● **EXERCISE REQUIREMENTS**
Check every line of the entries below for the word "slide", and copy the ones that have it.

BEGIN

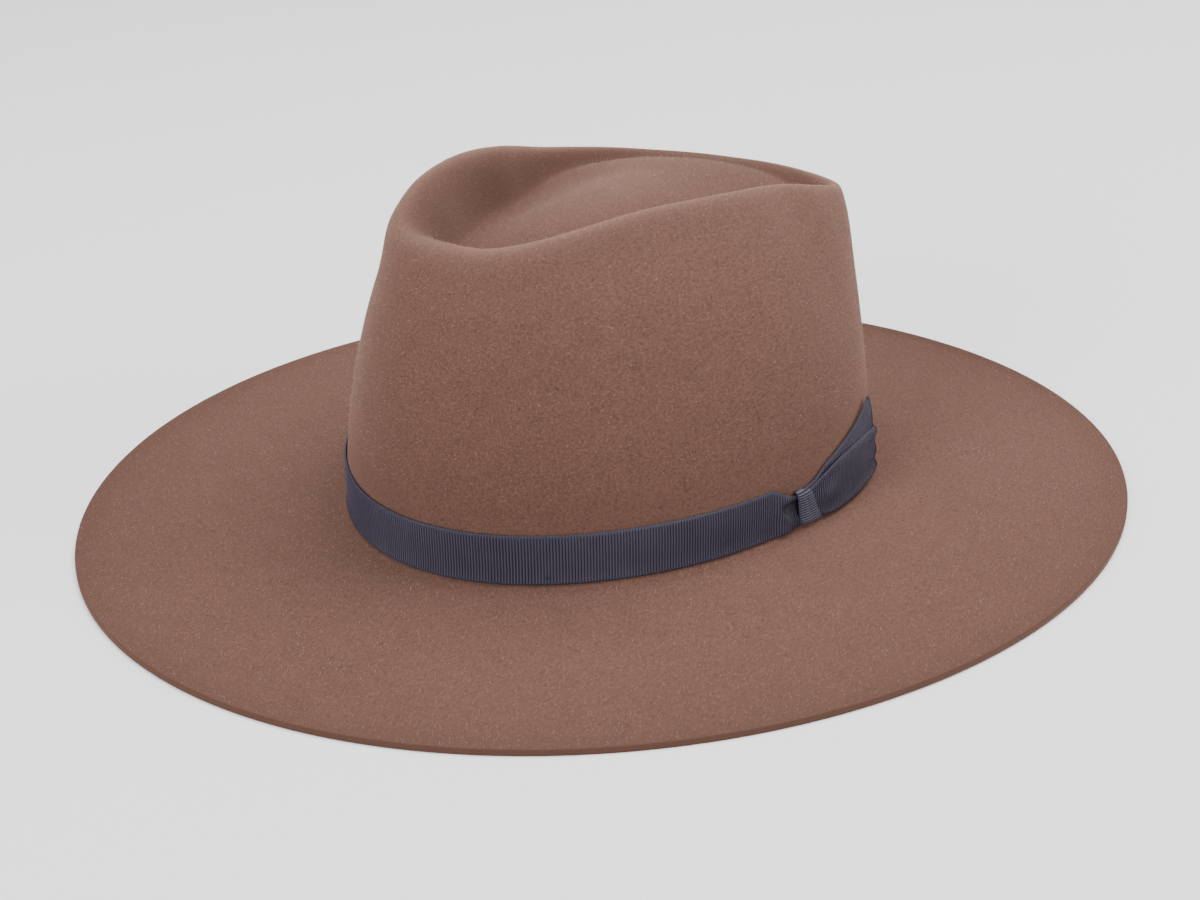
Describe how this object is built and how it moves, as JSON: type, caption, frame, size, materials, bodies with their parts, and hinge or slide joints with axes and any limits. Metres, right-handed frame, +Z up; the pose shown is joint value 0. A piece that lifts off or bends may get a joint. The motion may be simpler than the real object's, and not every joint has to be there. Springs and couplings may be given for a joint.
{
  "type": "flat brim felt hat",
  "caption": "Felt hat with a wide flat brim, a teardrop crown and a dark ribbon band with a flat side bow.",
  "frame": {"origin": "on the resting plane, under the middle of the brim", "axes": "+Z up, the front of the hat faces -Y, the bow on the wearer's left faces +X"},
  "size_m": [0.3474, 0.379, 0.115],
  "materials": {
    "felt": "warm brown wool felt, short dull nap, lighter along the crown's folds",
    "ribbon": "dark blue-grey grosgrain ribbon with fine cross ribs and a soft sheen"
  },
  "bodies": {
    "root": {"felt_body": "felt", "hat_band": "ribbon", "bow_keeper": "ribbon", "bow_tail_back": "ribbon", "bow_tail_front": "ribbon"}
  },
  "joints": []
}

END
BEGIN

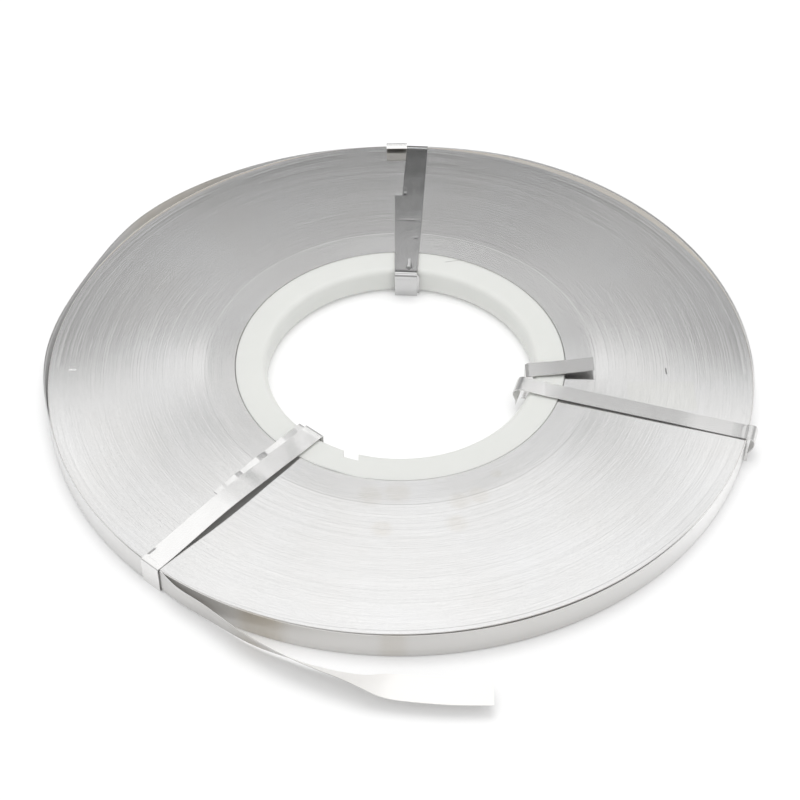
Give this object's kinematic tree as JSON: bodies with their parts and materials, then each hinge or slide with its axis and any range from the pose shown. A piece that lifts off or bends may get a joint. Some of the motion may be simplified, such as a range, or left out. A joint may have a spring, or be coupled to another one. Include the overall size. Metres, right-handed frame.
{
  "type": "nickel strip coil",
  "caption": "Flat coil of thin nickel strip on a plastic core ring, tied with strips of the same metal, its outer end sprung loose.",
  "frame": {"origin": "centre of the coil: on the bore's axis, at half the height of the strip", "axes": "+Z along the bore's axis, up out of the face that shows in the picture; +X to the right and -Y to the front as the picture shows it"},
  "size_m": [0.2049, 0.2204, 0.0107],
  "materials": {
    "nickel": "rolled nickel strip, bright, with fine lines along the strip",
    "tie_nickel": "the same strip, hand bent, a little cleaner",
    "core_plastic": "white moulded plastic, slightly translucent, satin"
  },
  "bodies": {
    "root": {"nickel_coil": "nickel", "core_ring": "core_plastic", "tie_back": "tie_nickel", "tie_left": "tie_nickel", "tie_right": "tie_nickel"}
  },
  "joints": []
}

END
BEGIN

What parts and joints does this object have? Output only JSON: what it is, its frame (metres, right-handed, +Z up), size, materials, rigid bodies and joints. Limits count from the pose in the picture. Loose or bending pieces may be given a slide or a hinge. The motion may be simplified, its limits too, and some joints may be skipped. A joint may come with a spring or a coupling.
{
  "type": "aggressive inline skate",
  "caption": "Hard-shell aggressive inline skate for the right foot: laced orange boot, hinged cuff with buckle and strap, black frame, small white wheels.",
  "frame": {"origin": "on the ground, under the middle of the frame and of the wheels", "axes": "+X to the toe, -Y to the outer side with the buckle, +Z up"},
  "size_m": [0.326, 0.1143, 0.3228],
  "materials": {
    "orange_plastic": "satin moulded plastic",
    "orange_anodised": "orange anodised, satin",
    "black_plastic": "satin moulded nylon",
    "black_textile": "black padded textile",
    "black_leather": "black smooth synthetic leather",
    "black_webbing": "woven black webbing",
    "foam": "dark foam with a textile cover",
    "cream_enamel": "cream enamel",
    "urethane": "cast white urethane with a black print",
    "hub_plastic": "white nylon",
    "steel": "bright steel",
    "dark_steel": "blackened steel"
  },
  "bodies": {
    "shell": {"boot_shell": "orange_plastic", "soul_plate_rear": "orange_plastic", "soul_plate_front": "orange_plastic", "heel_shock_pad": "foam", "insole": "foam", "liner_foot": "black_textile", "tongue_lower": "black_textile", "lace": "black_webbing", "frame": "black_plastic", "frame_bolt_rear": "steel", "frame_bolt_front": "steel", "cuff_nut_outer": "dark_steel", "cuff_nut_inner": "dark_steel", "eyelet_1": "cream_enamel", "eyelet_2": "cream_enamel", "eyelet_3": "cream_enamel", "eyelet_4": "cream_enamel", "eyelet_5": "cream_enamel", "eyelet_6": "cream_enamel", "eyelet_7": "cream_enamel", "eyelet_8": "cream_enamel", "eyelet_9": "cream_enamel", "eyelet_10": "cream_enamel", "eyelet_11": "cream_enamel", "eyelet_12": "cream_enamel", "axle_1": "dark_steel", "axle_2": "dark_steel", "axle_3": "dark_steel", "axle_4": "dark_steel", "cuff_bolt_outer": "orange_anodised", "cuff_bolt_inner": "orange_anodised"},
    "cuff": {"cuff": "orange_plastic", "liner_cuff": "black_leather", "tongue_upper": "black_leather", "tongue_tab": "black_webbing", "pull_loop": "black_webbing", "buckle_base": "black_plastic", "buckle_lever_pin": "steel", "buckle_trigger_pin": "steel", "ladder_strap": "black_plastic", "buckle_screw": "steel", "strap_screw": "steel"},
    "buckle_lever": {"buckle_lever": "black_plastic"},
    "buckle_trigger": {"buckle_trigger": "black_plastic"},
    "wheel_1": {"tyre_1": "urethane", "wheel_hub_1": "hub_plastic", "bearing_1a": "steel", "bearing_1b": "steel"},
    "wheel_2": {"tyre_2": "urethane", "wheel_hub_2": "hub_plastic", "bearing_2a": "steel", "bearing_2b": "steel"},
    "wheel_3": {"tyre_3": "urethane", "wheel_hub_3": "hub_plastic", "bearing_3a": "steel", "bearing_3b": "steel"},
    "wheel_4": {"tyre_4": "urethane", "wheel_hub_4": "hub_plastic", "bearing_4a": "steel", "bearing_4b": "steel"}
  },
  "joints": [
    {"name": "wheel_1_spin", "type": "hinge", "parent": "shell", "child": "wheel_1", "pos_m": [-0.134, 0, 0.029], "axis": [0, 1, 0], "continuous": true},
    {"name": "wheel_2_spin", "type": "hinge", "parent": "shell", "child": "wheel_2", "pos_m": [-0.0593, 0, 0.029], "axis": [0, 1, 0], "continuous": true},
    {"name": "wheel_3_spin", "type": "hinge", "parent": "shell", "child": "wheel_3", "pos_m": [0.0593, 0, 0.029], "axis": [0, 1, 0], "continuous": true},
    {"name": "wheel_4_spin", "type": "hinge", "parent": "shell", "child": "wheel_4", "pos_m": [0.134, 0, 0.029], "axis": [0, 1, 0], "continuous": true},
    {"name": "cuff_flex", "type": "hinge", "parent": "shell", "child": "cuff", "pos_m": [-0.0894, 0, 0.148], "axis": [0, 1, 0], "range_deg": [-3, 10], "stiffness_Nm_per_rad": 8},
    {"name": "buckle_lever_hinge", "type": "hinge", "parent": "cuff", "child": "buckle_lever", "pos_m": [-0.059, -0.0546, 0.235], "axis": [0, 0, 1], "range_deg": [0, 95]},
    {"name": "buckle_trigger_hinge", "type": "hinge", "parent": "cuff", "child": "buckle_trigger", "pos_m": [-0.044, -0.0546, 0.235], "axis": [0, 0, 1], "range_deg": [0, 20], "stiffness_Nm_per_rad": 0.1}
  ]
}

END

● **TASK ANSWER**
Describe how this object is built and how it moves, as JSON: type, caption, frame, size, materials, bodies with their parts, and hinge or slide joints with axes and any limits. Metres, right-handed frame, +Z up; the pose shown is joint value 0. A piece that lifts off or bends may get a joint. The motion may be simpler than the real object's, and not every joint has to be there. Springs and couplings may be given for a joint.
Give this object's kinematic tree as JSON: bodies with their parts and materials, then each hinge or slide with its axis and any range from the pose shown. A piece that lifts off or bends may get a joint. Some of the motion may be simplified, such as a range, or left out. A joint may have a spring, or be coupled to another one. Include the overall size. Metres, right-handed frame.
What parts and joints does this object have? Output only JSON: what it is, its frame (metres, right-handed, +Z up), size, materials, rigid bodies and joints. Limits count from the pose in the picture. Loose or bending pieces may be given a slide or a hinge. The motion may be simplified, its limits too, and some joints may be skipped. A joint may come with a spring or a coupling.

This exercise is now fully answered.